Perhaps, both are applicable here.  Some would argue that this move broke up two marriages and brought a lot of unnecessary attention to his teammates.

What about the opt-out move during the '07 World Series?  Some say he was trying to make a story when Boston was playing against Colorado, but most people didn't care and he fired Scott Boras.
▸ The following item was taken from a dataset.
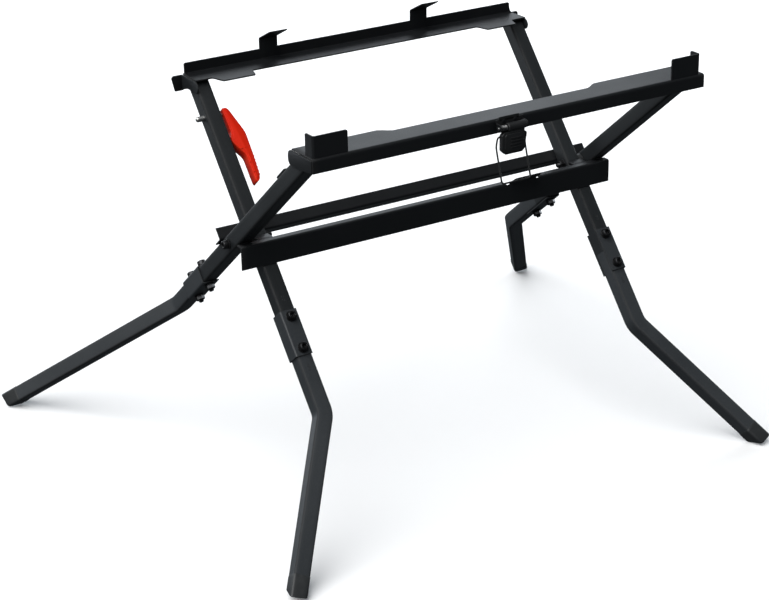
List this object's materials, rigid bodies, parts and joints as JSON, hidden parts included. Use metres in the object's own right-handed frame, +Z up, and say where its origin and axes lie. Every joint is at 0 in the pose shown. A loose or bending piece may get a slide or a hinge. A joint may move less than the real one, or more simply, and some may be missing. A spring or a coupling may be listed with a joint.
{
  "type": "folding tool stand",
  "caption": "Folding scissor stand for a bench saw: crossed square-tube frames with angle rails, bolted splayed legs, a fold lock and a draw latch.",
  "frame": {"origin": "on the floor, at the middle of the box round the four feet", "axes": "+Z up, +X along the rails to the right seen from the front, -Y towards the front (the latch side)"},
  "size_m": [1.0844, 0.8372, 0.6653],
  "materials": {
    "powder_coat": "satin black powder coat",
    "rail_coat": "satin black powder coat",
    "black_plastic": "matt moulded",
    "red_plastic": "satin moulded",
    "zinc_plate": "zinc plated",
    "black_oxide": "black oxide steel",
    "spring_steel": "bright wire",
    "nylon": "moulded"
  },
  "bodies": {
    "inner_frame": {"front_lower_rail": "rail_coat", "inner_bolt_left_lower": "black_oxide", "inner_bolt_left_upper": "black_oxide", "inner_bolt_right_lower": "black_oxide", "inner_bolt_right_upper": "black_oxide", "inner_foot_left": "black_plastic", "inner_foot_right": "black_plastic", "inner_leg_left": "powder_coat", "inner_leg_right": "powder_coat", "inner_nut_left_lower": "black_oxide", "inner_nut_left_upper": "black_oxide", "inner_nut_right_lower": "black_oxide", "inner_nut_right_upper": "black_oxide", "inner_sleeve_left": "powder_coat", "inner_sleeve_right": "powder_coat", "inner_tube_left": "powder_coat", "inner_tube_right": "powder_coat", "lock_lever_lug": "powder_coat", "lock_lever_pin": "zinc_plate", "lock_spring": "spring_steel", "pivot_bolt_left": "black_oxide", "pivot_bolt_right": "black_oxide", "pivot_nut_left": "black_oxide", "pivot_nut_right": "black_oxide", "pivot_spacer_left": "nylon", "pivot_spacer_right": "nylon", "rear_rail_bracket_left": "powder_coat", "rear_rail_bracket_right": "powder_coat", "rear_upper_rail": "rail_coat"},
    "outer_frame": {"outer_bolt_left_lower": "black_oxide", "outer_bolt_left_upper": "black_oxide", "outer_bolt_right_lower": "black_oxide", "outer_bolt_right_upper": "black_oxide", "outer_foot_left": "black_plastic", "outer_foot_right": "black_plastic", "outer_leg_left": "powder_coat", "outer_leg_right": "powder_coat", "outer_nut_left_lower": "black_oxide", "outer_nut_left_upper": "black_oxide", "outer_nut_right_lower": "black_oxide", "outer_nut_right_upper": "black_oxide", "outer_sleeve_left": "powder_coat", "outer_sleeve_right": "powder_coat", "outer_tube_left": "powder_coat", "outer_tube_right": "powder_coat", "front_upper_rail": "rail_coat", "rear_lower_rail": "rail_coat", "front_rail_bracket_left": "powder_coat", "front_rail_bracket_right": "powder_coat", "latch_base": "powder_coat", "latch_hinge_pin": "zinc_plate", "latch_rivet_left": "powder_coat", "latch_rivet_right": "powder_coat", "latch_spring": "spring_steel"},
    "latch_lever": {"latch_lever": "black_plastic"},
    "latch_bail": {"latch_bail": "powder_coat"},
    "lock_lever": {"lock_lever": "red_plastic"},
    "lock_pin": {"lock_pin": "zinc_plate"}
  },
  "joints": [
    {"name": "fold", "type": "hinge", "parent": "inner_frame", "child": "outer_frame", "pos_m": [0, -0.0657, 0.40556], "axis": [-1, 0, 0], "range_deg": [0, 90]},
    {"name": "latch_lever_swing", "type": "hinge", "parent": "outer_frame", "child": "latch_lever", "pos_m": [-0.0185, -0.3413, 0.60286], "axis": [-1, 0, 0], "range_deg": [0, 110]},
    {"name": "latch_bail_swing", "type": "hinge", "parent": "latch_lever", "child": "latch_bail", "pos_m": [-0.0195, -0.3413, 0.59086], "axis": [-1, 0, 0], "range_deg": [-15, 90]},
    {"name": "lock_lever_rock", "type": "hinge", "parent": "inner_frame", "child": "lock_lever", "pos_m": [-0.2665, 0.03393, 0.5243], "axis": [0, 0.766, -0.6428], "range_deg": [0, 8], "stiffness_Nm_per_rad": 2, "springref_deg": -5.73},
    {"name": "lock_pin_slide", "type": "slide", "parent": "inner_frame", "child": "lock_pin", "axis": [1, 0, 0], "range_m": [0, 0.0064]}
  ],
  "couplings": [
    {"joint": "lock_pin_slide", "follows": "lock_lever_rock", "m_per_rad": 0.04485}
  ]
}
So, how much of a jerk can he be?

What about the reports of "A-Fraud" in Torre's book?  What about slapping the ball out of Bronson Arroyo's glove during the playoffs or yelling when another player was about catch a fly ball?  What about mouthing off to Arroyo and forgetting that Varitek was right behind him?

Does the guy have some character flaws?  Sure—(I'm a Red Sox fan and I will be VERY VOCAL this season at Fenway when A-Rod come in to town) but is the guy a jerk?  If so, does he compare with Bonds and Armstrong?
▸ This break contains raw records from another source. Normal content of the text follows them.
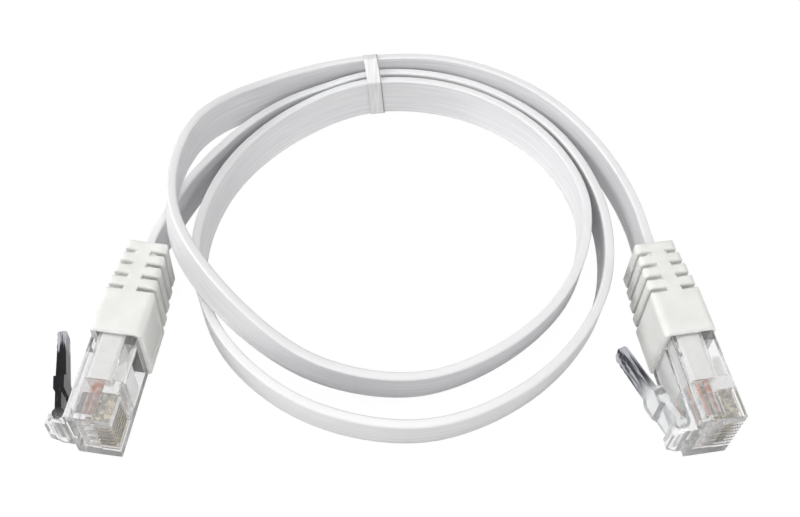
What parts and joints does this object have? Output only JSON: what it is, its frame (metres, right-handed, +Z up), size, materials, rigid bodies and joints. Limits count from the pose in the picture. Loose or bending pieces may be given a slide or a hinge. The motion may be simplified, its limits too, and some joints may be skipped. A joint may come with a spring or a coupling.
{
  "type": "ethernet patch cable",
  "caption": "Flat white network patch cable, coiled on its edge under a narrow band, with a clear latching modular plug and a ribbed white boot on each end.",
  "frame": {"origin": "on the surface that the cable lies on, under the middle of the box round the two plugs", "axes": "+Z up, along the flat cable's width; +X from the left plug to the right plug; +Y from the plugs towards the coil, so both plugs point roughly along -Y"},
  "size_m": [0.1002, 0.0769, 0.0172],
  "materials": {
    "cable_jacket": "smooth satin flexible jacket",
    "band_film": "thin translucent film",
    "clear_plastic": "clear moulded polycarbonate",
    "white_plastic": "moulded",
    "boot_white": "soft moulded, satin",
    "gold_contact": "gold plated",
    "wire_orange": "extruded insulation",
    "wire_green": "extruded insulation",
    "wire_blue": "extruded insulation",
    "wire_brown": "extruded insulation"
  },
  "bodies": {
    "cable": {"coil": "cable_jacket", "left_lead": "cable_jacket", "right_lead": "cable_jacket", "tie_band": "band_film", "left_housing": "clear_plastic", "left_contacts": "gold_contact", "left_load_bar": "clear_plastic", "left_strain_bar": "white_plastic", "left_jacket_end": "white_plastic", "left_pair_orange": "wire_orange", "left_pair_green": "wire_green", "left_pair_blue": "wire_blue", "left_pair_brown": "wire_brown", "left_boot": "boot_white", "right_housing": "clear_plastic", "right_contacts": "gold_contact", "right_load_bar": "clear_plastic", "right_strain_bar": "white_plastic", "right_jacket_end": "white_plastic", "right_pair_orange": "wire_orange", "right_pair_green": "wire_green", "right_pair_blue": "wire_blue", "right_pair_brown": "wire_brown", "right_boot": "boot_white"},
    "left_latch": {"left_latch": "clear_plastic"},
    "right_latch": {"right_latch": "clear_plastic"}
  },
  "joints": [
    {"name": "left_latch_flex", "type": "hinge", "parent": "cable", "child": "left_latch", "pos_m": [-0.04675, -0.0135, 0.00654], "axis": [0.0693, -0.0079, 0.9976], "range_deg": [-15, 3], "stiffness_Nm_per_rad": 0.02},
    {"name": "right_latch_flex", "type": "hinge", "parent": "cable", "child": "right_latch", "pos_m": [0.04159, -0.01439, 0.006], "axis": [0, 0, 1], "range_deg": [-15, 3], "stiffness_Nm_per_rad": 0.02}
  ]
}
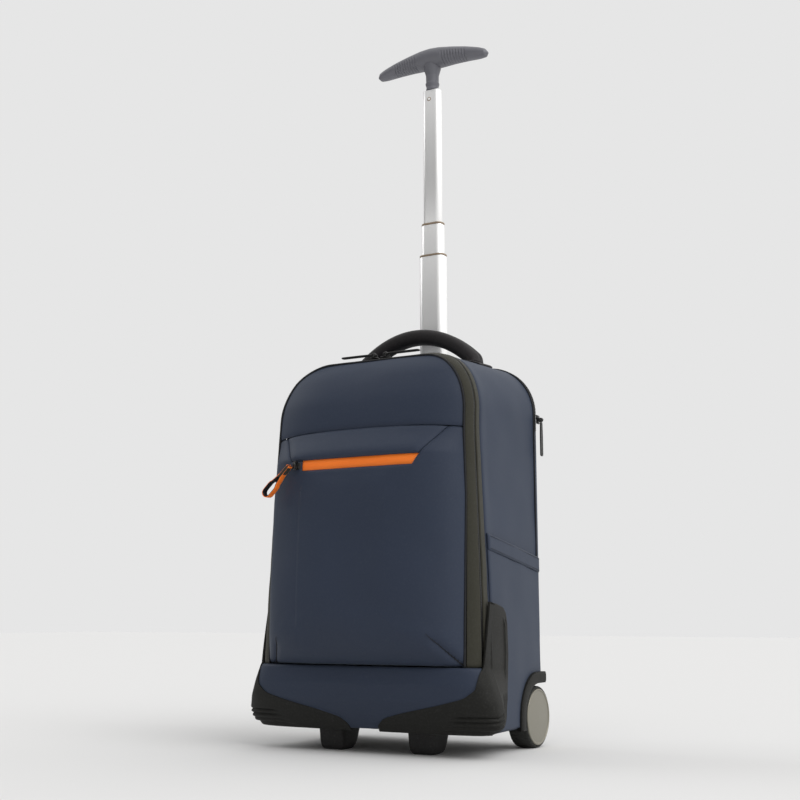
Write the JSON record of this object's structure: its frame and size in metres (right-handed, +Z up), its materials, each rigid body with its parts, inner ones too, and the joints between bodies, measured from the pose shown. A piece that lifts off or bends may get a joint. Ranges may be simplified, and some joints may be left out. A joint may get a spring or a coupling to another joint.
{
  "type": "wheeled backpack",
  "caption": "Soft wheeled backpack with a telescopic trolley handle, moulded corner guards, feet, wheels and a padded carry handle.",
  "frame": {"origin": "on the ground under the middle of the bag's footprint", "axes": "+Z up along the trolley handle, the front panels face -Y, the wheels are at the +Y side, +X is to the right of someone who looks at the front"},
  "size_m": [0.3514, 0.2558, 0.9868],
  "materials": {
    "navy_cloth": "smooth coated cloth with a soft sheen",
    "black_cloth": "warm black woven tape",
    "zip_tape": "black coated zip tape",
    "orange_trim": "matt orange coated tape",
    "moulded_black": "satin moulded",
    "slider_metal": "black coated",
    "tube_metal": "satin champagne anodised",
    "grip_plastic": "satin, ribbed below",
    "wheel_disc": "warm grey satin metallic",
    "tyre_rubber": "matt, with a fine tread"
  },
  "bodies": {
    "root": {"side_shell": "navy_cloth", "back_panel": "navy_cloth", "base_tray": "moulded_black", "gusset_front": "black_cloth", "main_zip": "zip_tape", "gusset_rear": "black_cloth", "top_panel": "navy_cloth", "yoke_panel": "navy_cloth", "pocket_panel": "navy_cloth", "zip_flash": "orange_trim", "toe_panel": "navy_cloth", "corner_guard_left": "moulded_black", "corner_guard_right": "moulded_black", "foot_left": "moulded_black", "foot_right": "moulded_black", "wheel_housing_left": "moulded_black", "wheel_housing_right": "moulded_black", "side_pocket_left": "navy_cloth", "pocket_hem_left": "navy_cloth", "side_pocket_right": "navy_cloth", "pocket_hem_right": "navy_cloth", "rear_zip": "zip_tape", "top_left_slider": "slider_metal", "top_right_slider": "slider_metal", "rear_slider": "slider_metal", "pocket_slider": "slider_metal", "pocket_pull": "orange_trim", "carry_handle": "black_cloth", "handle_anchor_left": "black_cloth", "handle_anchor_right": "black_cloth", "trolley_sleeve": "moulded_black", "trolley_collar": "moulded_black"},
    "wheel_left": {"tyre_left": "tyre_rubber", "wheel_hub_left": "wheel_disc"},
    "wheel_right": {"tyre_right": "tyre_rubber", "wheel_hub_right": "wheel_disc"},
    "stage_outer": {"tube_outer": "tube_metal", "rim_outer": "slider_metal"},
    "stage_middle": {"tube_middle": "tube_metal", "rim_middle": "slider_metal"},
    "stage_inner": {"tube_inner": "tube_metal", "grip": "grip_plastic", "tube_rivet": "tube_metal"},
    "pull_top_left": {"top_left_pull": "slider_metal"},
    "pull_top_right": {"top_right_pull": "slider_metal"},
    "pull_rear": {"rear_pull": "slider_metal"}
  },
  "joints": [
    {"name": "wheel_left_spin", "type": "hinge", "parent": "root", "child": "wheel_left", "pos_m": [-0.1419, 0.08939, 0.0385], "axis": [1, 0, 0], "continuous": true},
    {"name": "wheel_right_spin", "type": "hinge", "parent": "root", "child": "wheel_right", "pos_m": [0.1419, 0.08939, 0.0385], "axis": [1, 0, 0], "continuous": true},
    {"name": "handle_outer_slide", "type": "slide", "parent": "root", "child": "stage_outer", "axis": [0, 0, 1], "range_m": [-0.158, 0]},
    {"name": "handle_middle_slide", "type": "slide", "parent": "stage_outer", "child": "stage_middle", "axis": [0, 0, 1], "range_m": [-0.044, 0]},
    {"name": "handle_inner_slide", "type": "slide", "parent": "stage_middle", "child": "stage_inner", "axis": [0, 0, 1], "range_m": [-0.195, 0]},
    {"name": "top_left_pull_hinge", "type": "hinge", "parent": "root", "child": "pull_top_left", "pos_m": [-0.013, -0.0414, 0.5032], "axis": [0, 1, 0], "range_deg": [0, 90]},
    {"name": "top_right_pull_hinge", "type": "hinge", "parent": "root", "child": "pull_top_right", "pos_m": [0.005, -0.0414, 0.5032], "axis": [0, -1, 0], "range_deg": [0, 90]},
    {"name": "rear_pull_hinge", "type": "hinge", "parent": "root", "child": "pull_rear", "pos_m": [0.1545, 0.11735, 0.4259], "axis": [0, -1, 0], "range_deg": [0, 120]}
  ]
}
It's a tough one.  He sure has notoriety, though, and that's worth something.

3. So what's the tiebreaker?  It can NOT be candor; I know this much.
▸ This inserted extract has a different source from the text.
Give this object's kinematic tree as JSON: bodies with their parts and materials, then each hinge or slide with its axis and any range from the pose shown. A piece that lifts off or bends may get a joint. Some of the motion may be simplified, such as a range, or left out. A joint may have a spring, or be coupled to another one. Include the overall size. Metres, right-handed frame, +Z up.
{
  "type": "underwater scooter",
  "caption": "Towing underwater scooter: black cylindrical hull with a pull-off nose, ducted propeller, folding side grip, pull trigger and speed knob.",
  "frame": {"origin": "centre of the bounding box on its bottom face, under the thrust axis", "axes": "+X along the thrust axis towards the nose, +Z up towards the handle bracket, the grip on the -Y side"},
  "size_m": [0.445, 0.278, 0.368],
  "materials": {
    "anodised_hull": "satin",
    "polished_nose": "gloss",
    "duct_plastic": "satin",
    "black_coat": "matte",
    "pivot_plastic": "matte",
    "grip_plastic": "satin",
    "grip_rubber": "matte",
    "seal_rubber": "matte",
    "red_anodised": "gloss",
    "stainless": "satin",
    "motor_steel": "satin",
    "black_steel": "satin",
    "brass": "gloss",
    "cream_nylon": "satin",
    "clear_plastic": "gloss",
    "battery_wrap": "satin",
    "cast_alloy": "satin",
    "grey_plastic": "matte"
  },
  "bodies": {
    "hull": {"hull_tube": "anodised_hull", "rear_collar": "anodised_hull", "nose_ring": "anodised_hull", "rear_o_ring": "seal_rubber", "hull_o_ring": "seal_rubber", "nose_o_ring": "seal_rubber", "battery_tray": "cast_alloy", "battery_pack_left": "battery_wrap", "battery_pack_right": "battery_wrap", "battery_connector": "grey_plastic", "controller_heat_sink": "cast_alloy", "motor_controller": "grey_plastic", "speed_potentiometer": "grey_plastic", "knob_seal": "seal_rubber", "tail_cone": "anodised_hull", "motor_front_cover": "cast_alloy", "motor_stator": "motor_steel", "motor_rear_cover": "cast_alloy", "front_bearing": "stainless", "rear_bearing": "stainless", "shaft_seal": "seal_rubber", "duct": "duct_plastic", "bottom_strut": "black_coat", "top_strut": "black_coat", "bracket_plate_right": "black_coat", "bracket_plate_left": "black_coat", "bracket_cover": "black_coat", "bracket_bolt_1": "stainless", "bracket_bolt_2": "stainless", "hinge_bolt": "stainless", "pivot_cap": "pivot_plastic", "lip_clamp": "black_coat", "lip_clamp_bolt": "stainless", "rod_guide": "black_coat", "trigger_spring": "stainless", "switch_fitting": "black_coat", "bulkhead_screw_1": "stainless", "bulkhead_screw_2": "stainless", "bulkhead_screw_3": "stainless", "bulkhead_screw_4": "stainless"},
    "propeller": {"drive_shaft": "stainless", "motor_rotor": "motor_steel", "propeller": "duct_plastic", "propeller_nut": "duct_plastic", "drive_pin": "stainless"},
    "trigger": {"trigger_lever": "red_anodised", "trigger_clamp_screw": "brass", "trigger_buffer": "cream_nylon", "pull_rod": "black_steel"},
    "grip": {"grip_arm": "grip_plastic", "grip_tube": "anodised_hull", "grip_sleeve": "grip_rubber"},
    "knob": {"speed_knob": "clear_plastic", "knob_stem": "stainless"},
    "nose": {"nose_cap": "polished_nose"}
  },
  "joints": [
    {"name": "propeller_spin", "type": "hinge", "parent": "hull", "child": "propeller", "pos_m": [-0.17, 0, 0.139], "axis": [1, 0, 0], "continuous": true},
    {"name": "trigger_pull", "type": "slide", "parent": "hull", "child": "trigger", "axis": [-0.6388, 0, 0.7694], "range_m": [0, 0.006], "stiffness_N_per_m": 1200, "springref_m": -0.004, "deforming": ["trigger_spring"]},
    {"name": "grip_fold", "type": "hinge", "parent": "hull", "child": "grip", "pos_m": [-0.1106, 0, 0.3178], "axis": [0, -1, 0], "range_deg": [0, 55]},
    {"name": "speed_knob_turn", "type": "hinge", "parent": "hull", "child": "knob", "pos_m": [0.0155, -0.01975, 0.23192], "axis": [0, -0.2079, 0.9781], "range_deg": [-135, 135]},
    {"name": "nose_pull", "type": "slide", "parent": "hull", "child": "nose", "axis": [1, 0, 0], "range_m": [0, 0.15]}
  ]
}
Lets step back for a moment.

The term steroids has been rolled out broader than the American flag at Fenway Park on Opening Day and has just as many holes in it.  We can't say for sure which ones are dangerous anymore, so as a public health conscious, baseball society, the safety for children issue has been devalued.

What's worse, as more people do it, we are losing the power behind the words, "You cheat at baseball."

There are less and less stones to throw, and if a player tells the truth, we can't use the classics like the "Palmeiro" or the "Sosa" or even the "Mark McGwire" to cast hypocrisy on them. Hypocrisy, if you remember, was treated much more severely than the act itself, at least publicly if not legally also.

So what's the most we can pin on A-Rod?  That he took steroids?  That's about it.  The dust will settle, he'll keep playing, debates will die down, and he could be the best baseball player of all time. 

The only verdict will be delivered in what, FIFTEEN years when Alex is on his first Hall of Fame Ballot, when he's one of the wealthiest athletes in the world, and when the steroid era is accepted, and he can walk right in.

Players are learning that the penalty for lying is much worse than the penalty for telling the truth.  Don't get me wrong, I'm not saying that he came completely clean by his own volition.

I'm sure there are plenty of details that he's hiding.  BUT, you need a great lie or controversy to be at the top of our list, and Alex lessened the shock for the next guy by moving the taboo away from steroid use.

In the meantime, he's not facing allegations of tax fraud keeping him out of the game, and whatever is happening to Roger Clemens over there in That's Just Awful, Texas, is staying away from Alex...for now. 

So, he can keep playing, he can work on his resume, and he'll turn this in to a positive for many because let's face it, the headhunting for steroid users in baseball has toned down a little bit.  It's not as shocking, and it's not as culpable as it used to be.

Our fantasy league of steroid users needs really bad, embarrassing villains or the league just isn't as fun.  So for this list, he ruined the fun for us a bit. 

On the bright side, maybe staring at breasts during conversations will be more accepted someday, too, if you acknowledge that you are doing it...or maybe, women won't mind as much if you're making $25 million a year.